Abstract

The Jehol Biota is a world-famous Early Cretaceous terrestrial ecosystem in East Asia and has revealed exceptionally well–preserved fossils which provide significant insights into the origin and evolution of birds and feathers, and the early diversifications of mammals and angiosperms. After the long-lived controversies over the timing of the biota varying from Late Jurassic to Early Cretaceous in last century, the lifespan of the early-middle Jehol Biota has been precisely dated from Barremian to early Aptian (ca. 131–120Ma) by a series of recent radiometric analyses. However, few well–constrained ages are available for the late Jehol Biota, hindering our complete understanding of the evolutionary history of the terrestrial ecosystem. Alternating marine and non-marine deposits of the Chengzihe Formation in eastern Heilongjiang have yielded a non-marine bivalve assemblage of the Jehol Biota, basal angiosperms, and Cretaceous marine index bivalves, which collectively offer crucial and indisputable clues against the prevailing Jurassic time of the biota since 1990s.

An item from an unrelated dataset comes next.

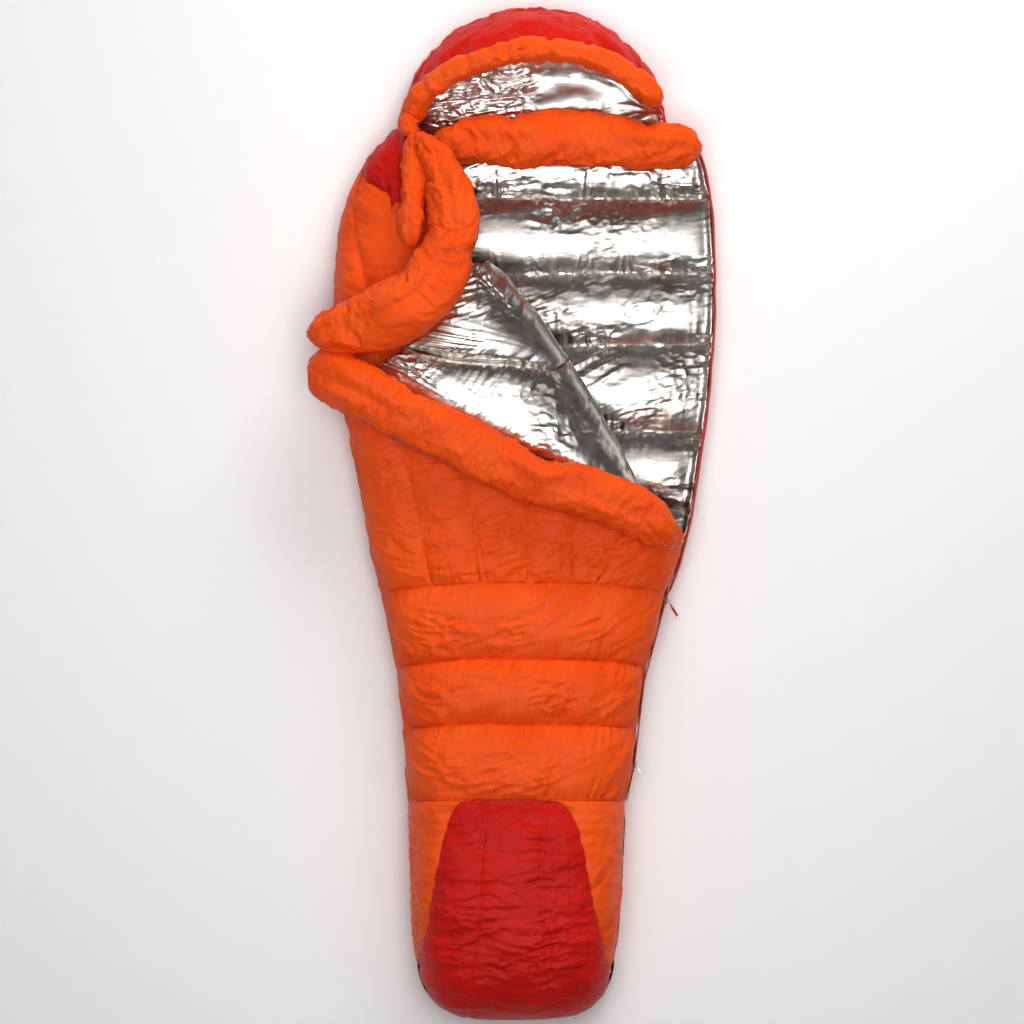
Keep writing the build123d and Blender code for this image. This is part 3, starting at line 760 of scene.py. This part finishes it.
def under_points(ys, columns, bottom_power=6.0):
    """Lower half of the bag, from its right edge round under to its left."""
    angle = np.linspace(0, pi, columns)[None, :]
    y = ys[:, None] + 0 * angle
    left, right = table(LEFT_EDGE, y), table(RIGHT_EDGE, y)
    x = (left + right) / 2 + (right - left) / 2 * rounded(np.cos(angle), bottom_power)
    z = BASE - BASE * rounded(np.sin(angle), bottom_power)
    return xyz(x, y, z)


MIDDLE = 30    # x of the bag's middle, which the seams draw the sides towards


def under(ys, seams, seed):
    """Quilted underside: seams draw it in at the sides and lift it off the floor a little."""
    x, y, z = np.moveaxis(under_points(ys, 260), -1, 0)
    away = np.min([np.abs(y - seam) for seam in seams], 0)
    rise = bulge(away, 45)
    x = MIDDLE + (x - MIDDLE) * (1 - (1 - rise) * 8 / np.maximum(np.abs(x - MIDDLE), 60))
    z = z + (1 - rise) * 7 * (z < 20)
    folds = pucker(x + z, away, seed, 16, 26, 1.6)
    z = z + np.abs(folds) * (z < 25)
    x = x + folds * (z >= 25) * np.sign(x)
    return xyz(x, y, np.maximum(z, 0.3))


def with_end(points, steps=7):
    """The underside with its head end closed by an upright wall of cloth that is a little rounded."""
    first, rows = points[0], []
    for t in np.linspace(1, 0, steps, endpoint=False):
        rows.append(xyz(first[:, 0] * (1 - 0.03 * t), first[:, 1] + 5 * np.sin(pi * t / 2),
                        first[:, 2] + (BASE + 8 - first[:, 2]) * t))
    return np.concatenate([np.array(rows), points])


piece("back_shell", [with_end(under(np.arange(785, -611, -5.5), BACK_SEAMS, 151))], "shell_orange",
      towards=(0, 0, -1),
      stands_for=[f"back_chamber_{i}" for i in range(1, 10)] + ["back_baffles"], slot="shell_orange")
piece("foot_back_cloth", [under(np.arange(-601, -932, -5.5), [-606, -931], 161)], "shell_orange",
      towards=(0, 0, -1), stands_for=["foot_back"])


piece("foot_sole_cloth", [sole(), sole_under()], "shell_red", stands_for=["foot_sole"])

# ---- silver lining of the back panel


def foil_folds(x, y, seed):
    """Crisp creases of the lining film, long and slanting, over broad soft dents."""
    warp = noise(x / 130, y / 130, seed + 1)
    long = creases(x / 60 + y / 150 + warp, y / 26 - x / 170 + warp, seed, 3, 0.8)
    fine = creases(x / 22 + warp, y / 15, seed + 5, 2, 0.8)
    patch = np.clip(0.5 + noise(x / 90, y / 60, seed + 9), 0, 1)
    return 3.0 * long * patch + 0.9 * fine * patch


QUILT_LOW, QUILT_SWELL, QUILT_EDGE = 32, 27, 46    # height at the seams, rise between, height at the side
QUILT_LEFT = -225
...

Here we present the first discovery of tephra layers from the Chengzihe Formation, dated by zircon U-Pb geochronology as ca. 116–111Ma, providing the first quantitative age calibration for the early angiosperms and the Jehol bivalve assemblage. Therefore, we demonstrate that the duration of the Jehol Biota extends to late Aptian–early Albian, approximately 4–9Myr younger than the currently accepted age limits.